Bahçeli, Davutoğlu ile Karar yazarlarını hedef alarak, “Kiralık köşe yazarları, MHP’yi hafife almasınlar, MHP’ye kara çalmasınlar. Bilhassa Taha Akyol MHP’yi bilir, tavsiyem mezkur sipariş üzerine yazan isimlerle birlikte Serok Ahmet’e bizi acilen anlatmasıdır” demişti.
Karar gazetesi yazarı Taha Akyol, kendisini hedef gösteren Bahçeli’nin ismini kullanmadan köşesinde yanıt verdi. Akyol yazısında, “Bir düşünce mirası olarak milliyetçiliği ‘haddeden geçmemiş’ şiddet içgüdülerinin seviyesine düşürmekten herkes sakınmalıdır; düşünceye de ülkeye de zarardır. Bana ve yazar arkadaşlarıma hakaret edenlere, hedef gösterenlere benim söyleyeceğim budur” dedi.
Akyol, “Allah’ıma hamd olsun, eli sopalı adamlarım yok, hiç de özenmedim. Elimde kalemim var sadece; kitaplarımı, belgesellerimi, yazılarımı yazdığım kalem” diye belirtti.
'ŞİDDETE BAŞVURMAYI PRENSİP OLARAK REDDETMİŞTİ'
Karar gazetesi yazarı Akif Beki ise, Bahçeli’nin Karar gazetesi yazarları Taha Akyol, Elif Çakır ve Yıldıray Oğur’u hedef aldığı açıklamasına, yazısıyla tepki gösterdi.

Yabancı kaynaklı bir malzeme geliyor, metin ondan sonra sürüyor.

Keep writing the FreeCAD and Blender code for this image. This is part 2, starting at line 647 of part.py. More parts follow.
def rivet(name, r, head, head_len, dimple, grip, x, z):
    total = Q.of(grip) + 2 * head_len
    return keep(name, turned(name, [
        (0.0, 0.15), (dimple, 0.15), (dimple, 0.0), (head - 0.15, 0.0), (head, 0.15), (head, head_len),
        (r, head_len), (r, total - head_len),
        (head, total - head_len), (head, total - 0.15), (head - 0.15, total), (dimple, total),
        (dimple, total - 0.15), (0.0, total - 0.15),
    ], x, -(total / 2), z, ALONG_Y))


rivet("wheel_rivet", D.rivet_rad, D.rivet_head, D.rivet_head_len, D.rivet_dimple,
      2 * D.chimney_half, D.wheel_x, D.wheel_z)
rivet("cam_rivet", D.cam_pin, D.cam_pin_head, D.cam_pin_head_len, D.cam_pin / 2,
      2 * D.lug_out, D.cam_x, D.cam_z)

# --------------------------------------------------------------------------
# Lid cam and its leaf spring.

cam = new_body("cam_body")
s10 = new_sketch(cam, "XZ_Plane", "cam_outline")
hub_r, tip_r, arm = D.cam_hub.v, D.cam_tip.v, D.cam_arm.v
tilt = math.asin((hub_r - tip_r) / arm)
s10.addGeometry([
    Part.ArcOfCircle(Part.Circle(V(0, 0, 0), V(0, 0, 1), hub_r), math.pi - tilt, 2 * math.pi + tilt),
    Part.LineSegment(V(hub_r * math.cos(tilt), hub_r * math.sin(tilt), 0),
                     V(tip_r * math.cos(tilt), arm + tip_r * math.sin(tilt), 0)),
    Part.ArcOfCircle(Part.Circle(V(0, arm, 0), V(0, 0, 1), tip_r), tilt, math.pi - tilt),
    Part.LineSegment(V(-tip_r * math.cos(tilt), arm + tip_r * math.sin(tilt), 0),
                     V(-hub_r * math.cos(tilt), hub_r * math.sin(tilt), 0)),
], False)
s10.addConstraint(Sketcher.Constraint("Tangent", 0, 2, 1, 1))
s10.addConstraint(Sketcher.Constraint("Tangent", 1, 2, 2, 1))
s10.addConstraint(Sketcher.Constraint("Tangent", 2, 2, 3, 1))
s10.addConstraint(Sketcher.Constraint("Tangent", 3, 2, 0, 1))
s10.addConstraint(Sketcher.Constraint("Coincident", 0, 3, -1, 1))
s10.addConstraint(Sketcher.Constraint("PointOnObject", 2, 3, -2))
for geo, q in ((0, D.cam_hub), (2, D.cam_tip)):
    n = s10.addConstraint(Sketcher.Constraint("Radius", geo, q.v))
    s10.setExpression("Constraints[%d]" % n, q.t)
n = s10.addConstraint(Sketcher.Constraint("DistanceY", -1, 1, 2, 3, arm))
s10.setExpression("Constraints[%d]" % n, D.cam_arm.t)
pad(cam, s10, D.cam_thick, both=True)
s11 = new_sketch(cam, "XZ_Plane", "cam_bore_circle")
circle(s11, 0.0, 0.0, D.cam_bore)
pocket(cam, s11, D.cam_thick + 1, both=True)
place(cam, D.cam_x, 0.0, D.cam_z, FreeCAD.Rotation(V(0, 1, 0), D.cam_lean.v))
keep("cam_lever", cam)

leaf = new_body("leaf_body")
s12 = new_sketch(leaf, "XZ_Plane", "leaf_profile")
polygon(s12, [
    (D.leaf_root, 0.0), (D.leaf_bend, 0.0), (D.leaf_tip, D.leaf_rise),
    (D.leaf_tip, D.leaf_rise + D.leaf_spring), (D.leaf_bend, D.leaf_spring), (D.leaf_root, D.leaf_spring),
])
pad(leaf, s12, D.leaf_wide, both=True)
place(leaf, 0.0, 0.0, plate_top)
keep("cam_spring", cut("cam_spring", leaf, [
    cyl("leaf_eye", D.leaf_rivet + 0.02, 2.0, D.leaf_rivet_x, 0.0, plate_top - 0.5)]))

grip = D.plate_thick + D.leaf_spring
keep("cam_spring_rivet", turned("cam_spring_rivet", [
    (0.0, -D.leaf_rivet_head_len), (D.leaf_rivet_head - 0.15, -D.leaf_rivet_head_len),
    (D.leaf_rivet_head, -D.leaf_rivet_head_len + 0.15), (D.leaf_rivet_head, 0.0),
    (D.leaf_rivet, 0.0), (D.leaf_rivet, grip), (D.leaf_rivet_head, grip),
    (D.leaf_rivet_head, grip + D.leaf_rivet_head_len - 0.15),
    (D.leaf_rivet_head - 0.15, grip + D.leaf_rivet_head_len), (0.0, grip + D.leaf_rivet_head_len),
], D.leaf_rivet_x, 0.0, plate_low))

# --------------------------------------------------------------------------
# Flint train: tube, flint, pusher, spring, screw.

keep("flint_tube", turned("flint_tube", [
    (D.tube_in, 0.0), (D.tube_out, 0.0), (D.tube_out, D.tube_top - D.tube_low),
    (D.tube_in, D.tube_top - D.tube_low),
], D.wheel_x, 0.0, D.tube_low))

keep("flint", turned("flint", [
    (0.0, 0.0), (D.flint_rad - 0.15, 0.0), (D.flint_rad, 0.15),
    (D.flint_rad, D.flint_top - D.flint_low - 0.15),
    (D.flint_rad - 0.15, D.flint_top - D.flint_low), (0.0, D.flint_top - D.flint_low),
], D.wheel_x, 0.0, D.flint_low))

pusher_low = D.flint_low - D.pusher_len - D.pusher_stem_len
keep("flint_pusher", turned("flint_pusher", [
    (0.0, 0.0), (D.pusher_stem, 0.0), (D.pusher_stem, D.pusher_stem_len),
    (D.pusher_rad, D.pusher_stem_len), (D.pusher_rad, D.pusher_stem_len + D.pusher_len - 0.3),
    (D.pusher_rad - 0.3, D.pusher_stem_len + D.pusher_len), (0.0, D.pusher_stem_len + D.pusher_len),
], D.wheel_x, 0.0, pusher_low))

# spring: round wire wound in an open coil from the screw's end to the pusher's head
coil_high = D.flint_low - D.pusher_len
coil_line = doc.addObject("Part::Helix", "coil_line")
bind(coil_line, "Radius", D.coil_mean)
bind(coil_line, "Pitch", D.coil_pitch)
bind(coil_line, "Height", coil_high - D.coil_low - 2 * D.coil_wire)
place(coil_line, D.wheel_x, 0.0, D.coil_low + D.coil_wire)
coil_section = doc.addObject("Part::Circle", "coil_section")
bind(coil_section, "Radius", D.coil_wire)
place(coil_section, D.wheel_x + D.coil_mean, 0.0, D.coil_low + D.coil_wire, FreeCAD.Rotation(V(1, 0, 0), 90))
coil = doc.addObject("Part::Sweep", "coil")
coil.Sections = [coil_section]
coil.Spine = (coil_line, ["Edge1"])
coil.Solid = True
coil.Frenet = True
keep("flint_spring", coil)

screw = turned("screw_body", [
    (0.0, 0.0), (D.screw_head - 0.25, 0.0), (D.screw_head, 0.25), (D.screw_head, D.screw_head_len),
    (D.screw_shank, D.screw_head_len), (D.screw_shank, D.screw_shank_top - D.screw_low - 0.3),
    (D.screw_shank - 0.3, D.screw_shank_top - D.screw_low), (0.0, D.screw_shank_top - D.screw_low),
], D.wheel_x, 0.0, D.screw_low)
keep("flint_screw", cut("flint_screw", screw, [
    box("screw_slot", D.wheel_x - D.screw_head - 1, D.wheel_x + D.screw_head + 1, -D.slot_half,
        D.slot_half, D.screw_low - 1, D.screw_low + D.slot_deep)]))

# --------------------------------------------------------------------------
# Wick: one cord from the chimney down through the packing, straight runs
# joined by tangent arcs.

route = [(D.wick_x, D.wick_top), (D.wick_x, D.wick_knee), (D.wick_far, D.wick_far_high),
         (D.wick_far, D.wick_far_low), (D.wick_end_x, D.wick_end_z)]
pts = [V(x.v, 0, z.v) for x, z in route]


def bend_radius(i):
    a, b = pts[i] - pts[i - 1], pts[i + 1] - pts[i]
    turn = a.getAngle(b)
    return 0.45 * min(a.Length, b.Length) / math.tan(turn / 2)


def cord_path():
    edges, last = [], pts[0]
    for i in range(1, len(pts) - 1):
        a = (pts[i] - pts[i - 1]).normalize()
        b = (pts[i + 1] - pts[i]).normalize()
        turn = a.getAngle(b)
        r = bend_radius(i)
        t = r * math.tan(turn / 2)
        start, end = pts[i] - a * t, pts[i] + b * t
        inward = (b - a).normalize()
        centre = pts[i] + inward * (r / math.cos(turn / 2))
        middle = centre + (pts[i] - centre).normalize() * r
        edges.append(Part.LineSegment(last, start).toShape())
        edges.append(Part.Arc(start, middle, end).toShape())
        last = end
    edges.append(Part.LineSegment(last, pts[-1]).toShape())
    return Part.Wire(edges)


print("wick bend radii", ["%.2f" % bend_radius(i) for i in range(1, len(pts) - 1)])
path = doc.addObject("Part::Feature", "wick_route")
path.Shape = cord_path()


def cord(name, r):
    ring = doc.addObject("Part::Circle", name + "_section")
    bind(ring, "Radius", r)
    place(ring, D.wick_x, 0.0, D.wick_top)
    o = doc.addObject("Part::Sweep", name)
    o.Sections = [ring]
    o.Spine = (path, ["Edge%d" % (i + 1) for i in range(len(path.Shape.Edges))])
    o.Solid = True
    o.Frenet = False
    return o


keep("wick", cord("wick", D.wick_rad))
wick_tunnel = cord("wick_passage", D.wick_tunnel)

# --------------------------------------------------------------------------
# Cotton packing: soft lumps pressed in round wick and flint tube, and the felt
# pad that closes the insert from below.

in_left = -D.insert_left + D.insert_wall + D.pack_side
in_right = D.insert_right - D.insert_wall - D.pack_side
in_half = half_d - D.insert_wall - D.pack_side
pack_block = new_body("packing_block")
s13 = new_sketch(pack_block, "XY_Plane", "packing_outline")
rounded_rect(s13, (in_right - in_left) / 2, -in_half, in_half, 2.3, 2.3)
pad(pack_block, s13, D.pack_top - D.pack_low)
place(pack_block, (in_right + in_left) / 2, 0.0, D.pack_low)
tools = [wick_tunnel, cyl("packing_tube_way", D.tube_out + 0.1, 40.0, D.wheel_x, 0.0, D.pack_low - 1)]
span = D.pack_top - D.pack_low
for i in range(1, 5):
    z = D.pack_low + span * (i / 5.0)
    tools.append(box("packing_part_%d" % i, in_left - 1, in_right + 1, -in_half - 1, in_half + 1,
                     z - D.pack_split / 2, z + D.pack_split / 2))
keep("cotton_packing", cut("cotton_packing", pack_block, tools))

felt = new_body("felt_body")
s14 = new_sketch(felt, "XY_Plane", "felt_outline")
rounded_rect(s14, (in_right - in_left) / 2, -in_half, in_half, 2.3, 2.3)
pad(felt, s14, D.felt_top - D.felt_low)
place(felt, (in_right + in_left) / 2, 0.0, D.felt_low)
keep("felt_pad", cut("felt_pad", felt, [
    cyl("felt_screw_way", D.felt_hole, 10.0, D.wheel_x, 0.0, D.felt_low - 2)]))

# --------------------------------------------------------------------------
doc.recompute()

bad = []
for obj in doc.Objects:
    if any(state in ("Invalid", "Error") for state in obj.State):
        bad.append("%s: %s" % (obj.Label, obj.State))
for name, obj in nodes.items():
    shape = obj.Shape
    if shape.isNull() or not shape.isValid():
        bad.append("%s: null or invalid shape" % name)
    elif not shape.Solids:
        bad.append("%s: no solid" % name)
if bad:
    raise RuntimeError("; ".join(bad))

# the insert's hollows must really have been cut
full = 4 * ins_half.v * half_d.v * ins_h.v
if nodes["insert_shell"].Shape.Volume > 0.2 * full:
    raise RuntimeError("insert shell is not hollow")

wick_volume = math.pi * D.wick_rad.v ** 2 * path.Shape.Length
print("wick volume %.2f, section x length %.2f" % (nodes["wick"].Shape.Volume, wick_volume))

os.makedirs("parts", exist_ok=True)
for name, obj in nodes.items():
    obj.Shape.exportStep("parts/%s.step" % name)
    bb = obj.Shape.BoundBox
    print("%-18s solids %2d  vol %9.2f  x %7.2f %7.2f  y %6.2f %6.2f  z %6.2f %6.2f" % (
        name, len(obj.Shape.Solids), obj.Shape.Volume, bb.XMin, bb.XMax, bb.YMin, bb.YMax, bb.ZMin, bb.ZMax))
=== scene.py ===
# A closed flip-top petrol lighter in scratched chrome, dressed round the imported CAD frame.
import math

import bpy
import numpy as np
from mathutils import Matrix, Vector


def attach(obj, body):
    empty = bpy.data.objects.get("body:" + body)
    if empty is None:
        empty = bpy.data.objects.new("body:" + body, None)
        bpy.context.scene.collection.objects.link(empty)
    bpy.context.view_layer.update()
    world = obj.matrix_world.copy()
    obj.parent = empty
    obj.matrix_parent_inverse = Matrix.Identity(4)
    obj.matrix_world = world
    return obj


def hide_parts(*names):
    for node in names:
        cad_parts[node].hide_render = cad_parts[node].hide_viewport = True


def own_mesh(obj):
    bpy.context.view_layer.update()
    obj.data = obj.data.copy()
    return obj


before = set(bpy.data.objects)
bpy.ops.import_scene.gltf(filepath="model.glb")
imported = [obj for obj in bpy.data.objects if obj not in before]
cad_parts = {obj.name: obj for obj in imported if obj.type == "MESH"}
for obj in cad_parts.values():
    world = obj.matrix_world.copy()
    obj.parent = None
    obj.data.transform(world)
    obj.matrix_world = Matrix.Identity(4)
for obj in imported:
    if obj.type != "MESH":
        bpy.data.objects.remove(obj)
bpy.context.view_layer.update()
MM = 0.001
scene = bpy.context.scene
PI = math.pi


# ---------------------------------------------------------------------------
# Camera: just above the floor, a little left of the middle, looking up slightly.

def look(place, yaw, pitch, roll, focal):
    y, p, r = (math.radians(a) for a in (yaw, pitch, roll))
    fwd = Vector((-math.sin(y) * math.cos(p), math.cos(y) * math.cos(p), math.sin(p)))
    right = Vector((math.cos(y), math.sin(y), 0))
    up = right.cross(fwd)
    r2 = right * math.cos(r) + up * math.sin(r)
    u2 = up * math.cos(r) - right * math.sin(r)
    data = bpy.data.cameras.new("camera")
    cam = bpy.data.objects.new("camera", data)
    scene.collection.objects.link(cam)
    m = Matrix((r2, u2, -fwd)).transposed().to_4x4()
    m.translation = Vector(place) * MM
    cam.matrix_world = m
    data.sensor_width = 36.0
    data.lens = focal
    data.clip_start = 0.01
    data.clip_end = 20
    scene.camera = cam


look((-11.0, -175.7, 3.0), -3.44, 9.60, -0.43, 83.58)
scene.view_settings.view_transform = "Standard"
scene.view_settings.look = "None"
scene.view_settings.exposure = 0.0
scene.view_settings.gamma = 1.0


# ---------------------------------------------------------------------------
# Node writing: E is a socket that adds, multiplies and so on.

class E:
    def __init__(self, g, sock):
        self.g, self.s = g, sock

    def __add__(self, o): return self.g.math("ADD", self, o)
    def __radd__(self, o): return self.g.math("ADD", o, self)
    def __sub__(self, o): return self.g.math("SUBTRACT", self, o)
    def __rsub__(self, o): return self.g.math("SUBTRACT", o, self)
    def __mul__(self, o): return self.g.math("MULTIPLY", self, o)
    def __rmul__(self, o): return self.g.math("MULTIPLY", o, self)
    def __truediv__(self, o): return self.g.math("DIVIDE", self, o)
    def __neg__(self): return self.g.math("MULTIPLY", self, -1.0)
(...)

Beki yazısında, “MHP’li Semih Yalçın, tartıştığı Gelecek Partili Selçuk Özdağ’a saldırıyla ilgi ve bilgisini reddetmedi sadece. Şiddete başvurmayı prensip olarak da reddetmişti. Yanlış ve gayrimeşru bulduğunu söylemişti. Bırakın onaylamayı ve arkasında olmayı, tamamen karşısında olduğunu açıkça belirttikten sonra ise şöyle demişti: ‘Bu hareketin delisi çoktur, talimat dinlemezler’. ‘Biz kalemle ve dil ile mücadele ederiz. Şiddetle bizim işimiz olamaz. Ülkücü gençler artık sokaklarda değiller. O durum 80 öncesinde kaldı’ dediği halde, nihai cümlesi kafaları karıştırmıştı” ifadelerine yer verdi.
Beki, “MHP lideri Bahçeli dün, o cümlenin yol açtığı soru işaretlerini de reddetti. ‘MHP’yi, tarafı olmadığı saldırılarla ilişkilendirmeye ve yargılamaya cüret bühtandır, komplodur’ dedi. Saldırılarla ilişkinin, hiçbir yanlış anlamaya mahal bırakmayacak netlikte reddi, önemli ve sevindirici. Fakat açıklamadaki, Karar gazetesini ve yazar arkadaşlarımızı hedef alan ifadeler kabul edilemez” dedi.
'ÜLKEYİ KARANLIĞA SÜRÜKLEMEK İSTEYEN ALÇAK OYUN'
Beki, “Siyasilerin, sözlerinden etkilenebilecek taraftarlarını hesaba katmaları gerekir. Hedef gösterici nefret söylemlerinden kaçınma sorumluluğuyla konuşmaları, her zaman beklenir. Ama özellikle bu ortamda sözlerini, çok daha dikkatli ve özenli seçmeleri beklenmez mi! Bahçeli’nin asıl mesajlarına gelince, şunları önemsedim. Şiddete sevdalı olmadıklarını, bilakis eleştiri özgürlüğüne ve farklı görüşlerin hayat hakkına saygı duyduklarını, ‘Ya devlet başa ya kuzgun leşe’ ilkesiyle kavga ve karışıklıkta hayır görmediklerini, MHP’nin sokakta işinin bulunmadığını, sokaktaki tuzak ve tertipleri bildiklerini, ülkeyi karanlığa sürüklemek isteyen alçak oyun ve planların farkında olduklarını, kendilerini saldırılarla ilişkili ve suçlu gösterenlerin komplo kurduğunu, partilerine kara çalındığını ve iftira atıldığını söyledi” ifadesini kullandı.
Beki, “Ömer Çelik dışındaki AK Parti ve Cumhurbaşkanlığı sözcüleri de saldırıları kınadılar. Sorumluların adalet önüne çıkarılacağına söz verdiler. İktidarın bu seferki tepkileri, başlangıç için hayra alamet… Çubuk’ta linç edilmekten ve diri diri yakılmaktan canını zor kurtardıktan sonra Kılıçdaroğlu’na dedikleri gibi… Mağdurlara, uğradıkları saldırının suçunu kendilerinde aramaları yine söylenmedi, saldırganlara hak verilmedi bu kez. Geriye, tanık olduğumuz bu organize siyasi şiddeti bütün arka planı ile aydınlatmak kaldı. Ve azmettiricileri dahil, bütün karanlık bağlantılarını ortaya çıkarmak. Tahrik ve teşvik edenlerle birlikte bütün faillerini yakalayıp adalete teslim etmek” diye yazdı.